Face ao exposto, ACORDAM, EM CONFERÊNCIA, OS JUÍZES DA SEGUNDA SUBSECÇÃO DE CONTENCIOSO TRIBUTÁRIO deste Tribunal Central Administrativo Sul em:

-NEGAR PROVIMENTO AO RECURSO E CONFIRMAR A DECISÃO RECORRIDA, a qual, em consequência, se mantém na ordem jurídica.

Custas pela Recorrente.

Registe.
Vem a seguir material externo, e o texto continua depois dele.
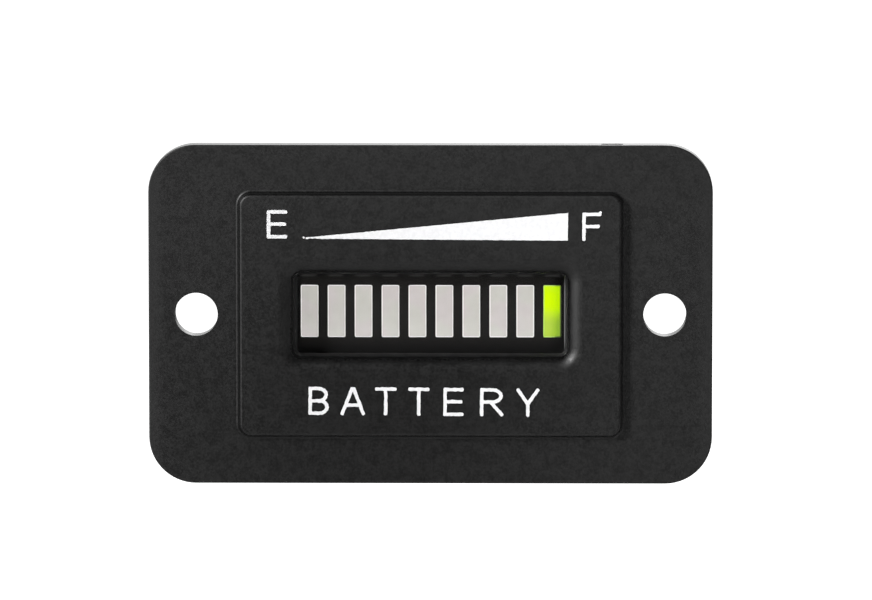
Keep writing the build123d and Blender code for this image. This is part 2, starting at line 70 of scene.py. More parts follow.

Notifique.


Lisboa, 31 de outubro de 2019

(Patrícia Manuel Pires)

(Mário Rebelo)

(Anabela Russo)

________________________________________________________
(1)Vide, designadamente, Acórdão do STA proferido no processo nº 0161/14, de 09 de abril de 2014 e demais jurisprudência nele citada.
(2)In Anotação ao Acórdão do STA, de 19 de fevereiro de 2003, processo nº 26435, in Jurisprudência Fiscal Anotada, Almedina, Coimbra, p. 94.
(3)In Anotação ao Acórdão do STA, de 19 de fevereiro de 2003, processo nº 26435, in Jurisprudência Fiscal Anotada, Almedina, Coimbra, p. 94.
(4)Imposto sobre 0 Valor Acrescentado – Anotações ao Código do Imposto sobre 0 Valor Acrescentado e ao Regime do Iva nas Transacções Intracomunitárias, Instituto Superior de Gestão, Lisboa, 2004, pp. 208 e 209.
(5)Vide Acórdão Ambulanter Pflegedienst Kügler GmbH, processo nº C-141/00, de 10 de setembro de 2002, transcrição parte da conclusão 30.
(6)In Revista de Finanças Públicas e Direito Fiscal-Artigo “Desfazendo mal- -entendidos em matéria de direito à dedução de Imposto sobre o Valor Acrescentado: As recentes alterações do artigo 23.° do Código do IVA”, de José Guilherme Xavier de Basto e Maria Odete Oliveira, Ano 1, nº1, p.38.